> [Stated exercise]
Starting at the first line of the data below, retype every line up to and including the one containing "deck_tilt = 4.4; // [4.4]".

> [Source excerpt]
⟨
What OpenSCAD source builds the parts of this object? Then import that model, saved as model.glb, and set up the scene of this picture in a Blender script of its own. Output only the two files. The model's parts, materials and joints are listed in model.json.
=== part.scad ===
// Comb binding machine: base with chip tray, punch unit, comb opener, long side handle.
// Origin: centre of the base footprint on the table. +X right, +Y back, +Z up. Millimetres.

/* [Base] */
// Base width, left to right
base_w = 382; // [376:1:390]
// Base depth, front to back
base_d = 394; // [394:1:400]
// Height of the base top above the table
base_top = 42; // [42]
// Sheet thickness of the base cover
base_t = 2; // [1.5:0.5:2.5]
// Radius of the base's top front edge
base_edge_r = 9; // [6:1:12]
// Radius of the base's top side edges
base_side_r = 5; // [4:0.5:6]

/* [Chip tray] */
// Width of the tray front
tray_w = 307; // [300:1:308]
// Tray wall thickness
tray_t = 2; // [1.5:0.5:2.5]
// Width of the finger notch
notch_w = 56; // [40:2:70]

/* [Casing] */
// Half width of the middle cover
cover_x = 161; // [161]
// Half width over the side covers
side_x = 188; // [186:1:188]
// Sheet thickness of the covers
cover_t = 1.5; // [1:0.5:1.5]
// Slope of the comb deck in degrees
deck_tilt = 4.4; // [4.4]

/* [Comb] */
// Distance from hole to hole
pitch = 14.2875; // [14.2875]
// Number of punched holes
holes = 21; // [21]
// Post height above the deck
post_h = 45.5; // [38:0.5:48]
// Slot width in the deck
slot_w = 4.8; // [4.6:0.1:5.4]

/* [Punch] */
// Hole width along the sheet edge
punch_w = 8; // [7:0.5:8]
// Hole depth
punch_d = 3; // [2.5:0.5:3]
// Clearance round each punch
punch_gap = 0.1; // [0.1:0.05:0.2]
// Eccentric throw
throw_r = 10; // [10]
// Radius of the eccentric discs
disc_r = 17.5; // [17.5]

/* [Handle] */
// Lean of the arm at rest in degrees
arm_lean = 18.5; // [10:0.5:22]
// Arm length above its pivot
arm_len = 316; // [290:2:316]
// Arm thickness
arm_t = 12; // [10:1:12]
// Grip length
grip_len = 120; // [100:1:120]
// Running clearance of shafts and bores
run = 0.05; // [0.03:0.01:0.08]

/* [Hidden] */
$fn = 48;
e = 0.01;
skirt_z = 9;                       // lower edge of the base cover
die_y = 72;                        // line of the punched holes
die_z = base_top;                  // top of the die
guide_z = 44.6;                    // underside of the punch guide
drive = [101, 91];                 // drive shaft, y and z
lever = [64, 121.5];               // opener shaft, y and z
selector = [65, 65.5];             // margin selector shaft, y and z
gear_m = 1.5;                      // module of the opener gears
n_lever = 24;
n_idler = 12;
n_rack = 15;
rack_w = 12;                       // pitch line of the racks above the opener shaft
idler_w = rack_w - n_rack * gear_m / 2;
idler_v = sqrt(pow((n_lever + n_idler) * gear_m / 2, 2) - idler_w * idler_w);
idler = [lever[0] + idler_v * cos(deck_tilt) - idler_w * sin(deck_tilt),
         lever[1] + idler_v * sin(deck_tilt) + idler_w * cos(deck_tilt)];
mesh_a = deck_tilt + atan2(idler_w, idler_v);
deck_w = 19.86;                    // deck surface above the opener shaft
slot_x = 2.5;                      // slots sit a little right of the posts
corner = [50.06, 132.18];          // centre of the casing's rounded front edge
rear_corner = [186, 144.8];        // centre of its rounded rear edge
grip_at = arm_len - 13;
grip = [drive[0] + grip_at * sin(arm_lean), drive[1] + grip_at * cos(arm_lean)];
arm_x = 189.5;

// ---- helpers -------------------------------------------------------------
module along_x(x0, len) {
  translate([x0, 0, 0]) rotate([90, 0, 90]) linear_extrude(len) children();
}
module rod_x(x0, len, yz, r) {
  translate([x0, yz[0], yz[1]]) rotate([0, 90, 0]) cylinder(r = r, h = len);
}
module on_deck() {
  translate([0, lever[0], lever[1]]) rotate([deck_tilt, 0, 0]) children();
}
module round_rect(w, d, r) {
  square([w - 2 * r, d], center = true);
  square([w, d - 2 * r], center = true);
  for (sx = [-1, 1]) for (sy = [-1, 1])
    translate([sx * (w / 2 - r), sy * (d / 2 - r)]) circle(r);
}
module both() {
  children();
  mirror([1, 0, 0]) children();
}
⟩
> [Result]
What OpenSCAD source builds the parts of this object? Then import that model, saved as model.glb, and set up the scene of this picture in a Blender script of its own. Output only the two files. The model's parts, materials and joints are listed in model.json.
=== part.scad ===
// Comb binding machine: base with chip tray, punch unit, comb opener, long side handle.
// Origin: centre of the base footprint on the table. +X right, +Y back, +Z up. Millimetres.

/* [Base] */
// Base width, left to right
base_w = 382; // [376:1:390]
// Base depth, front to back
base_d = 394; // [394:1:400]
// Height of the base top above the table
base_top = 42; // [42]
// Sheet thickness of the base cover
base_t = 2; // [1.5:0.5:2.5]
// Radius of the base's top front edge
base_edge_r = 9; // [6:1:12]
// Radius of the base's top side edges
base_side_r = 5; // [4:0.5:6]

/* [Chip tray] */
// Width of the tray front
tray_w = 307; // [300:1:308]
// Tray wall thickness
tray_t = 2; // [1.5:0.5:2.5]
// Width of the finger notch
notch_w = 56; // [40:2:70]

/* [Casing] */
// Half width of the middle cover
cover_x = 161; // [161]
// Half width over the side covers
side_x = 188; // [186:1:188]
// Sheet thickness of the covers
cover_t = 1.5; // [1:0.5:1.5]
// Slope of the comb deck in degrees
deck_tilt = 4.4; // [4.4]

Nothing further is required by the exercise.